When I was first diagnosed with epilepsy. I kept it to myself for about two years. Only my husband, my family and only a handful of my closest friends at the time knew. It’s truly an embarrassing feeling to even say the words ‘epilepsy’ and ‘seizures’ out loud when you’re first diagnosed. It’s even more embarrassing to have seizures in public and therefore have people find out that I have epilepsy. When I was first diagnosed, there was no real reason for me to say anything. Not that there would be anyways. However, at the time, it was only that one seizure that I had. I was putting that one seizure behind me and my life was back on track until my condition worsened a year and a half later. In just a blink of an eye, I went from being seizure-free to experiencing 50 seizures a day everyday.

I still wanted to keep my illness private, but it became harder to hide. I had no way of hiding my seizures. It’s not like I could stop seizures from happening. They come and go as the f*cking please. And it’s not like I could say me having seizures was nothing. Of course it was something. Once the seizures stopped, it became even MORE embarrassing. No mater who I was with when I had a seizure, the looks they gave me after were just astounding. No one had to say anything to let me know what they were thinking. Their looks said it all. They were all like, ‘Awww, poor Stacie,’ ‘What can Ido to help?’ ‘This is so weird!’ ‘Oh no!’ and so on and so forth. To sum it all up, those around me would either feel sorry for me, freak out, or be totally confused and helpless as to what they should be doing to help me. The more people saw me struggling, the more people wanted me to open up. All I wanted was to be left alone.
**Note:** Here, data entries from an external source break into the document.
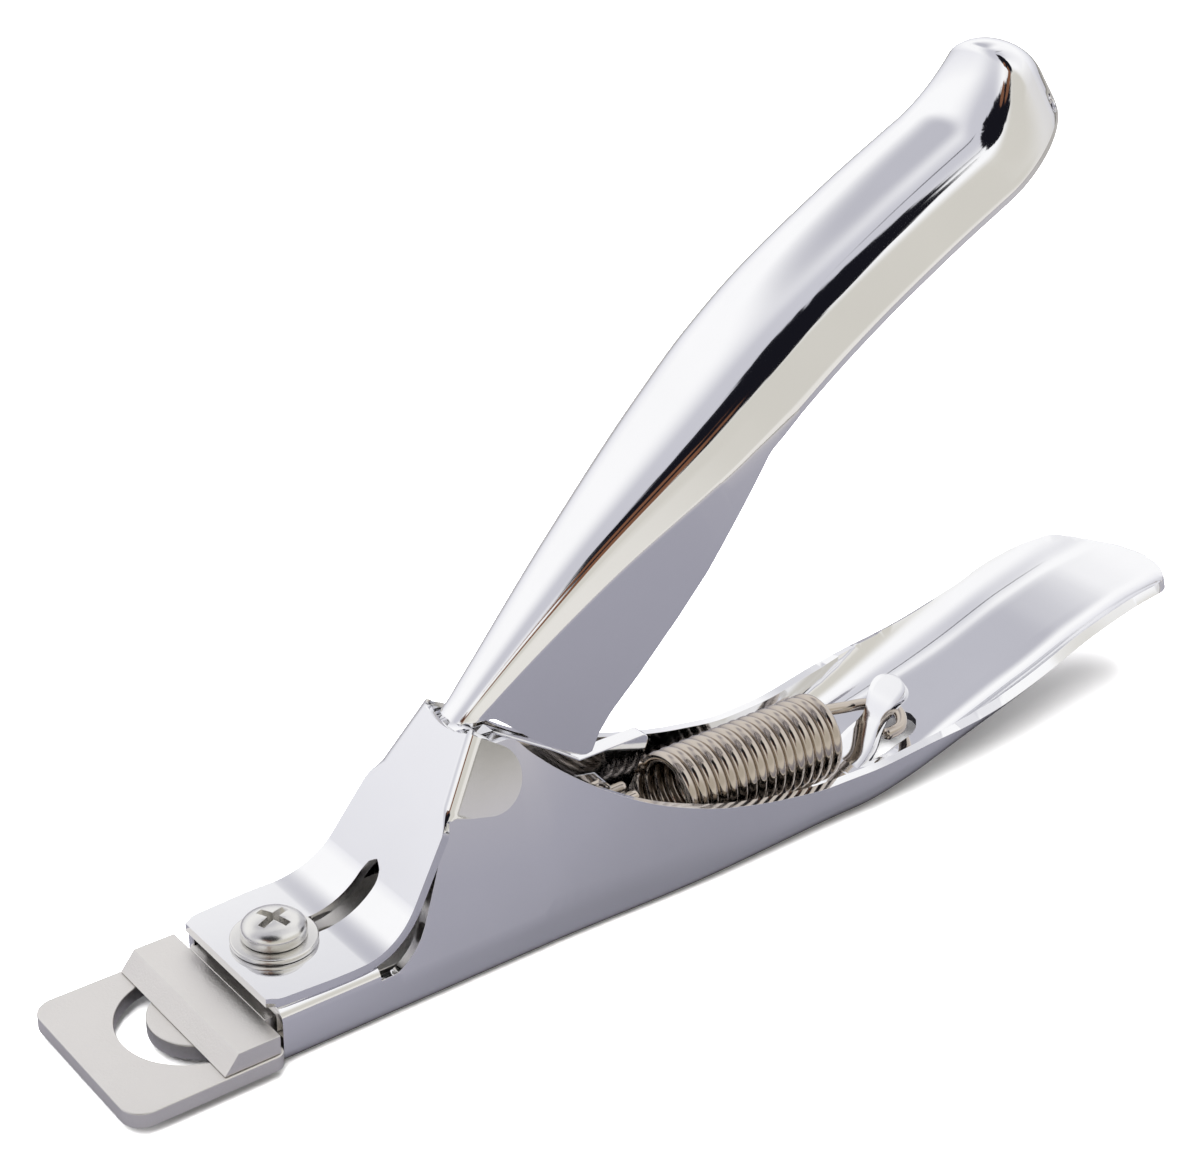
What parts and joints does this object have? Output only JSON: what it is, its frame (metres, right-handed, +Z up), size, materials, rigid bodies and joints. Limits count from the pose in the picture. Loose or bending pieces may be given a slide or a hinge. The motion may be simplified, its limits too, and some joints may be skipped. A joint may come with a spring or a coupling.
{
  "type": "nail tip cutter",
  "caption": "Guillotine cutter for artificial nail tips: a sprung lever over a folded sheet handle slides a bevelled blade across a crescent slot in a flat anvil plate.",
  "frame": {"origin": "on the flat underside, straight below the hinge axis", "axes": "+X from the hinge towards the grips, +Y across the tool, +Z up; the cutting end points to -X"},
  "size_m": [0.122, 0.018, 0.0689],
  "materials": {
    "chrome_sheet": "bright chrome plate on pressed steel sheet",
    "satin_steel": "blasted satin steel",
    "zinc_plate": "smooth zinc plate",
    "spring_wire": "bright warm nickel wire"
  },
  "bodies": {
    "frame": {"lower_handle": "chrome_sheet", "anvil_plate": "satin_steel", "cover_plate": "chrome_sheet", "cover_washer": "zinc_plate", "cover_screw": "zinc_plate", "pivot_pin": "zinc_plate", "return_spring": "spring_wire"},
    "lever": {"upper_handle": "chrome_sheet"},
    "cutter": {"blade": "satin_steel"}
  },
  "joints": [
    {"name": "lever_hinge", "type": "hinge", "parent": "frame", "child": "lever", "pos_m": [0, 0, 0.017], "axis": [0, 1, 0], "range_deg": [0, 20], "stiffness_Nm_per_rad": 0.2, "springref_deg": -22.92, "deforming": ["return_spring"]},
    {"name": "blade_slide", "type": "slide", "parent": "frame", "child": "cutter", "axis": [-1, 0, 0], "range_m": [0, 0.0048]}
  ],
  "couplings": [
    {"joint": "blade_slide", "follows": "lever_hinge", "m_per_rad": 0.01363}
  ]
}
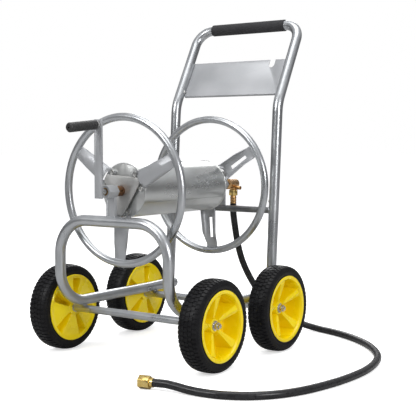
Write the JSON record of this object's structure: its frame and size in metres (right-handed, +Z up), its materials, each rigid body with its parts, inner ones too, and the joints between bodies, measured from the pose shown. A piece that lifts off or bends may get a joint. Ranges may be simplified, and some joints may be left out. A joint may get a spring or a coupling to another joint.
{
  "type": "garden hose reel cart",
  "caption": "Four-wheeled garden hose reel cart: bent-tube frame with push handle, crank-wound open-ring reel, water swivel and leader hose.",
  "frame": {"origin": "middle of the cart's footprint box at ground level, measured without the leader hose", "axes": "+X along the wheel axles to the right as seen from the crank end, +Y from the crank end to the push handle, +Z up"},
  "size_m": [0.933, 0.9277, 1.011],
  "materials": {
    "frame_steel": "silver-grey enamel on steel tube, satin",
    "plate_steel": "silver-grey enamel on sheet steel, satin",
    "crossbar_steel": "dark grey enamel, satin",
    "zinc": "bright zinc plate",
    "drum_steel": "galvanised sheet, rolled",
    "shaft_steel": "bright drawn bar",
    "bush_bronze": "oiled sintered bronze",
    "collar_bronze": "dull turned bronze",
    "swivel_brass": "cast brass, turned faces",
    "nut_brass": "bright machined brass",
    "foam": "closed-cell foam, matt",
    "grip_rubber": "moulded rubber, ribbed",
    "hose_rubber": "smooth black rubber hose",
    "seal_rubber": "soft black rubber",
    "tyre_rubber": "semi-pneumatic rubber, moulded blocks",
    "rim_plastic": "bright yellow moulded plastic"
  },
  "bodies": {
    "root": {"base_frame": "frame_steel", "front_axle_tube": "frame_steel", "rear_axle_tube": "frame_steel", "left_rear_post": "frame_steel", "right_rear_post": "frame_steel", "rear_crossbar": "crossbar_steel", "left_upright": "frame_steel", "right_upright": "frame_steel", "handle_bar": "frame_steel", "nozzle_plate": "plate_steel", "handle_grip": "foam", "joint_screws": "zinc", "front_bearing_post": "frame_steel", "rear_bearing_post": "frame_steel", "front_bush": "bush_bronze", "rear_bush": "bush_bronze", "axle_sleeves": "zinc", "front_axle": "zinc", "rear_axle": "zinc", "axle_washers": "zinc", "axle_nuts": "zinc", "swivel_elbow": "swivel_brass", "swivel_seal": "seal_rubber", "inlet_nut": "nut_brass", "inlet_ferrule": "swivel_brass", "inlet_hose": "hose_rubber", "hose_tail": "nut_brass", "coupling_washer": "seal_rubber"},
    "reel": {"drum_shell": "drum_steel", "front_drum_end": "drum_steel", "rear_drum_end": "drum_steel", "front_hub_plate": "frame_steel", "rear_hub_plate": "frame_steel", "front_ring": "frame_steel", "rear_ring": "frame_steel", "front_spoke_1": "frame_steel", "front_spoke_2": "frame_steel", "front_spoke_3": "frame_steel", "rear_spoke_1": "frame_steel", "rear_spoke_2": "frame_steel", "rear_spoke_3": "frame_steel", "spoke_bolts": "zinc", "reel_shaft": "shaft_steel", "shaft_collar": "collar_bronze", "water_pipe": "swivel_brass", "outlet_fitting": "nut_brass", "crank_arm": "frame_steel", "crank_pin": "zinc", "crank_pin_nut": "zinc"},
    "crank_grip": {"crank_grip": "grip_rubber"},
    "coupling_nut": {"coupling_nut": "nut_brass"},
    "front_right_wheel": {"rim_front_right": "rim_plastic", "tyre_front_right": "tyre_rubber"},
    "rear_right_wheel": {"rim_rear_right": "rim_plastic", "tyre_rear_right": "tyre_rubber"},
    "front_left_wheel": {"rim_front_left": "rim_plastic", "tyre_front_left": "tyre_rubber"},
    "rear_left_wheel": {"rim_rear_left": "rim_plastic", "tyre_rear_left": "tyre_rubber"}
  },
  "joints": [
    {"name": "reel_spin", "type": "hinge", "parent": "root", "child": "reel", "pos_m": [0, -0.01477, 0.4845], "axis": [0, 1, 0], "continuous": true},
    {"name": "crank_grip_spin", "type": "hinge", "parent": "reel", "child": "crank_grip", "pos_m": [0, -0.32727, 0.6665], "axis": [0, -0.9962, -0.0872], "continuous": true},
    {"name": "coupling_nut_spin", "type": "hinge", "parent": "root", "child": "coupling_nut", "pos_m": [0.254, -0.41227, 0.0182], "axis": [-0.9701, -0.2425, 0], "continuous": true},
    {"name": "front_right_wheel_spin", "type": "hinge", "parent": "root", "child": "front_right_wheel", "pos_m": [0.27, -0.17227, 0.127], "axis": [1, 0, 0], "continuous": true},
    {"name": "rear_right_wheel_spin", "type": "hinge", "parent": "root", "child": "rear_right_wheel", "pos_m": [0.27, 0.16573, 0.127], "axis": [1, 0, 0], "continuous": true},
    {"name": "front_left_wheel_spin", "type": "hinge", "parent": "root", "child": "front_left_wheel", "pos_m": [-0.27, -0.17227, 0.127], "axis": [1, 0, 0], "continuous": true},
    {"name": "rear_left_wheel_spin", "type": "hinge", "parent": "root", "child": "rear_left_wheel", "pos_m": [-0.27, 0.16573, 0.127], "axis": [1, 0, 0], "continuous": true}
  ]
}
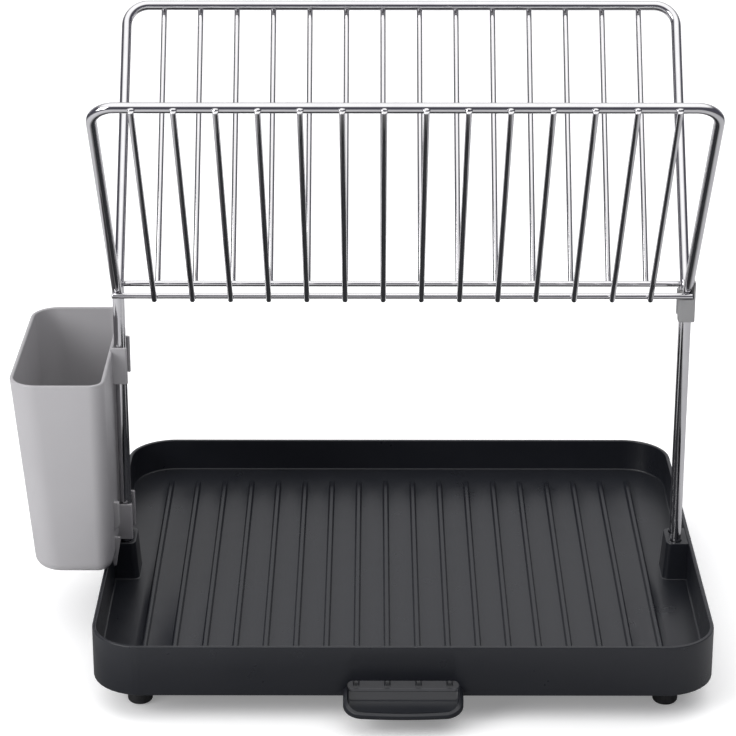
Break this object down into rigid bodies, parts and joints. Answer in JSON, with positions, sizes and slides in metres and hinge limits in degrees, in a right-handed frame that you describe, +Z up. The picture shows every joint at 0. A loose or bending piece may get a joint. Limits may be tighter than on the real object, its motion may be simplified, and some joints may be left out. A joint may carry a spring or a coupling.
{
  "type": "two-tier dish drying rack",
  "caption": "Two-tier dish drying rack: a ribbed draining tray with a front spout, a Y-shaped chrome wire rack that lifts out, and a hook-on cutlery holder.",
  "frame": {"origin": "on the surface the feet stand on, under the centre of the whole rack's box, spout and cutlery holder included", "axes": "+X towards the side without the cutlery holder, +Y towards the back (the spout points to -Y), +Z up"},
  "size_m": [0.5206, 0.414, 0.4538],
  "materials": {
    "charcoal_plastic": "fine matt moulded polypropylene",
    "grey_plastic": "satin moulded plastic",
    "clip_plastic": "satin moulded plastic",
    "chrome_rod": "bright chrome-plated steel rod",
    "foot_rubber": "matt rubber"
  },
  "bodies": {
    "base": {"tray": "charcoal_plastic", "drain_spout": "charcoal_plastic", "foot_front_left": "foot_rubber", "foot_front_right": "foot_rubber", "foot_back_left": "foot_rubber", "foot_back_right": "foot_rubber"},
    "rack": {"front_hoop": "chrome_rod", "back_hoop": "chrome_rod", "front_bar": "chrome_rod", "back_bar": "chrome_rod", "frame_link": "chrome_rod", "front_wire_01": "chrome_rod", "front_wire_02": "chrome_rod", "front_wire_03": "chrome_rod", "front_wire_04": "chrome_rod", "front_wire_05": "chrome_rod", "front_wire_06": "chrome_rod", "front_wire_07": "chrome_rod", "front_wire_08": "chrome_rod", "front_wire_09": "chrome_rod", "front_wire_10": "chrome_rod", "front_wire_11": "chrome_rod", "front_wire_12": "chrome_rod", "front_wire_13": "chrome_rod", "front_wire_14": "chrome_rod", "back_wire_01": "chrome_rod", "back_wire_02": "chrome_rod", "back_wire_03": "chrome_rod", "back_wire_04": "chrome_rod", "back_wire_05": "chrome_rod", "back_wire_06": "chrome_rod", "back_wire_07": "chrome_rod", "back_wire_08": "chrome_rod", "back_wire_09": "chrome_rod", "back_wire_10": "chrome_rod", "back_wire_11": "chrome_rod", "back_wire_12": "chrome_rod", "back_wire_13": "chrome_rod", "back_wire_14": "chrome_rod"},
    "clip": {"frame_clip": "clip_plastic"},
    "holder": {"cutlery_holder": "grey_plastic"}
  },
  "joints": [
    {"name": "rack_lift", "type": "slide", "parent": "base", "child": "rack", "axis": [0, 0, 1], "range_m": [0, 0.06]},
    {"name": "holder_slide", "type": "slide", "parent": "rack", "child": "holder", "axis": [0, 0, 1], "range_m": [0, 0.038]},
    {"name": "clip_slide", "type": "slide", "parent": "rack", "child": "clip", "axis": [0, 0, -1], "range_m": [0, 0.18]}
  ]
}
There was absolutely nothing anyone could do to help me. I could barely help myself. All I wanted to do was stay home and never go out in order not to ever see those looks. I became isolated and I’d never felt more alone in my life. I selfishly almost started feeling jealous of my deceased friends that they were able to hide their illnesses so well. But then, I remembered a friend of a friend who also passed away of cancer years prior. Unlike my own friends, he never hid from anyone that he had cancer. He also never allowed anyone to treat him any differently or to feel sorry for him.

He became my motto. It was too exhausting to keep my illness such a secrecy. I needed to continue living despite my illness, and keeping myself isolated just to hide my illness and avoid talking about it wasn’t healthy. I was not only still struggling with epilepsy, but I was also struggling with depression due to how I was handling my illness. It became my mission not to ever allow anyone to treat me like I needed saving. Of course, some didn’t like the new version of me, and therefore, they’re no longer in my life. It wasn’t my problem, though, but rather theirs. The moment I made that decision for myself was a new beginning for me, and now, years later, after doing a lot of work on myself, I’m the healthiest I’ve ever been – emotionally, mentally, and physically.

At the end of the day, still have cerebral palsy. I still have epilepsy. I still struggle with depression. Nothing and no once can ever change it or make it go away. But none of these things have to define me, nor the people around me have to define me by any of these three things. I live my life just like anyone else, and if I have a seizure in front of a friend, so be it. Life is too short to live it in hiding.